If you've seen value in our reporting, please contribute what you can, so we can continue to produce accurate and meaningful journalism. For everyone who needs it.

AP/Press Association Images

Pope Francis: "Truly there are so many tears this Christmas"

Pope Francis’s first Christmas message has been delivered.

Updated 11.25am

POPE FRANCIS HAS condemned this year’s “brutal” religious persecution in the Middle East and has looked for peace in Nigeria, Ukraine and other world troublespots in his annual Christmas “urbi et orbi” message.

Calling also for an end to violence against “vast numbers of children”, and noting last week’s deadly attack in Pakistan, he said: “Truly there are so many tears this Christmas.”

Delivering his second Christmas blessing, the popular Argentine pontiff, visibly moved and departing from his text, said vast numbers of children “are victims of violence, made objects of trade and trafficking”.

He asked Jesus to “give comfort to the families of the children killed in Pakistan,” referring to the 149 people, including 133 schoool-children, killed in Peshawar by the Taliban.

Speaking to a large crowd massed outside Saint Peter’s Basilica, the pope urged Ukrainians to “overcome tensions, conquer hatred and violence and set out on a new journey of fraternity and reconciliation”.

He turned too to the violence wrought by Islamic State fundamentalists this year in Syria and Iraq.

“I ask him, the Saviour of the world, to look upon our brothers and sisters in Iraq and Syria, who for too long now have suffered the effects of ongoing conflict, and who, together with those belonging to other ethnic and religious groups, are suffering a brutal persecution.”

There were “too many displaced persons, exiles and refugees, adults and elderly, from this region and the whole world,” he said.

He called for peace in “the whole Middle East” and continued efforts towards “dialogue” between Israelis and Palestinians.

The pope too urged peace in Nigeria “where more blood is being shed”, as well as in Libya, South Sudan, the Central African Republic and the Democratic Reublic of the Congo.

He noted the victims of Ebola in Liberia, Sierra Leone and in Guinea and thanked those were “courageously” assisting the sick

Tenderness and warmth

In a separate address last night, the pontiff urged for “tenderness” and “warmth” after a violence-plagued year as millions of Christians began marking Christmas.

The Argentine pontiff’s brief homily was replete with Gospel references in his Christmas Eve mass, broadcast live in 3D for the first time.

“Do we have the courage to welcome with tenderness the difficulties and problems of those who are near to us?” the pope asked in Saint Peter’s Basilica, filled with some 5,000 worshippers.

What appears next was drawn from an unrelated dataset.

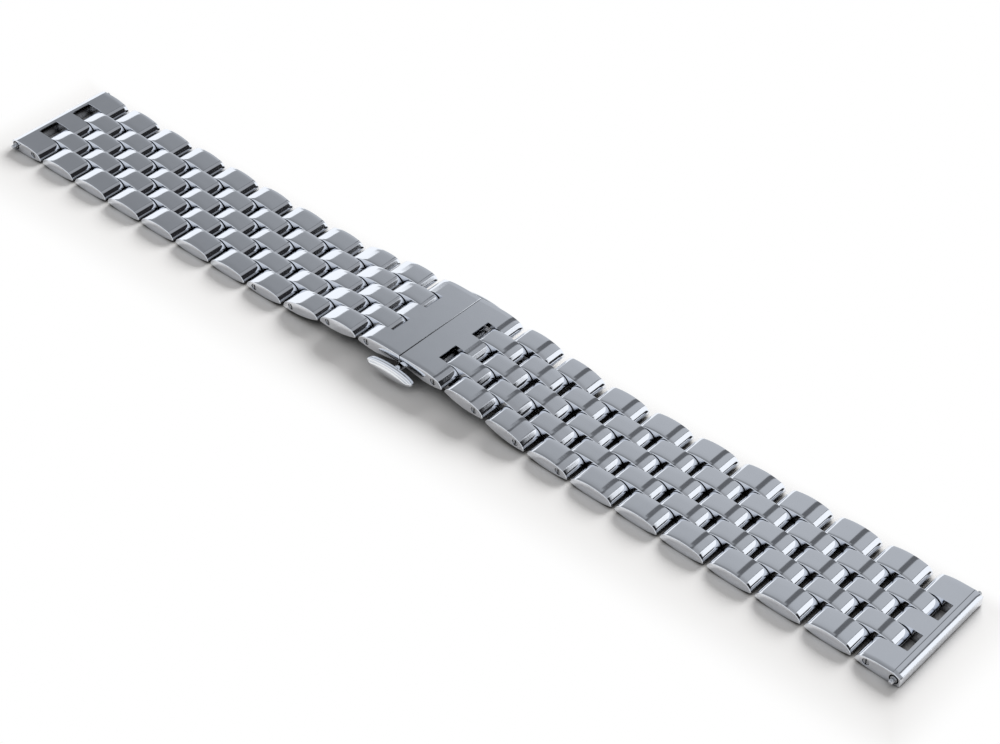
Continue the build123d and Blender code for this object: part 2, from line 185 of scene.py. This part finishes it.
# Studio by direction: grey tones along y, then bands that lie over each other in this order
BEHIND_FROM = 0.3
BEHIND_SOFT = 0.05
SPLIT = 0.56
SPLIT_SOFT = 0.01
FAR = 2
WALL_TONES = (
    (-1.0, 0.6), (-0.3, 0.85), (0.1, 0.85), (0.3, 0.28), (0.48, 0.26), (0.54, 0.35), (0.6, 0.5),
    (1.0, 0.6),
)
WALL_TINT = (0.96, 1.0, 1.06)
PALE = (0.34, 0.35, 0.37)
DIM = (0.13, 0.135, 0.145)
DARK = (0.02, 0.02, 0.022)
BRIGHT = (1.05, 1.08, 1.12)
FILL = (0.4, 0.395, 0.39)
WHITE = (1, 1, 1)
STUDIO_BANDS = (
    ("left", "X", -0.12, FAR, 0.01, PALE),
    ("left", "X", -0.19, -0.14, 0.006, DIM),
    ("right", "X", -0.26, -0.15, 0.012, DIM),
    ("right", "X", 0.2, 0.72, 0.008, BRIGHT),
    ("right", "X", 0.15, 0.2, 0.008, DIM),
    ("left", "X", 0.36, FAR, 0.02, DARK),
    ("behind", "Z", -FAR, 0.28, 0.012, BRIGHT),
    ("left", "Z", -FAR, 0.42, 0.012, BRIGHT),
    ("behind", "X", 0.72, FAR, 0.02, DARK),
)

# Lamp, in metres and watts
LAMP_PLACE = (-0.05, 0.5, 0.32)
LAMP_SIZE = (0.5, 0.3)
LAMP_ENERGY = 4.2

# Camera, placed from the fitted view of the bracelet's joints
CAMERA_PLACE = Vector((179.57, -189.20, 222.97)) * MM
CAMERA_AXES = (
    (0.74658, 0.66528, 0.0038),
    (-0.43947, 0.48889, 0.75356),
    (0.49947, -0.56426, 0.65737),
)
LENS_MM = 80.1
SENSOR_MM = 36
CLIP_START = 0.01


def half_width(station):
    """Half the bracelet's width at a distance from the parting line."""
    return CLASP_WIDTH / 2 + TAPER * station


def sag(distance, radius):
    """How far an arc has dropped at a distance from its top."""
    return radius - sqrt(radius**2 - distance**2)


def steps(low, high, count):
    """Evenly spaced values with both ends."""
    return [low + (high - low) * index / (count - 1) for index in range(count)]


# Profiles, as closed loops of (u, w) points

def arc_points(centre, radius, first, last, count):
    """Points on an arc, its angles in radians from the upright, towards the outer end."""
    points = []
    for angle in steps(first, last, count):
        points.append((centre[0] + radius * sin(angle), centre[1] + radius * cos(angle)))
    return points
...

“Or do we prefer impersonal solutions, perhaps effective but devoid of the warmth of the Gospel? How much the world needs tenderness today!” he said.

The leader of the world’s 1.2 billion Roman Catholics also called on “the arrogant, the proud… (and) those closed off to others” to meet life “with goodness, with meekness”.

On Thursday, in his second “urbi et orbi” (to the city and the world) message, the pope is expected to address the plight of Christians and other religious minorities suffering persecution in the Middle East, notably at the hands of the jihadist Islamic State (IS) group.

He is also due to touch on the war in Syria, the conflict between Israel and the Palestinians, the Ebola epidemic, Islamic fundamentalist violence in northeastern Nigeria and the Ukraine conflict.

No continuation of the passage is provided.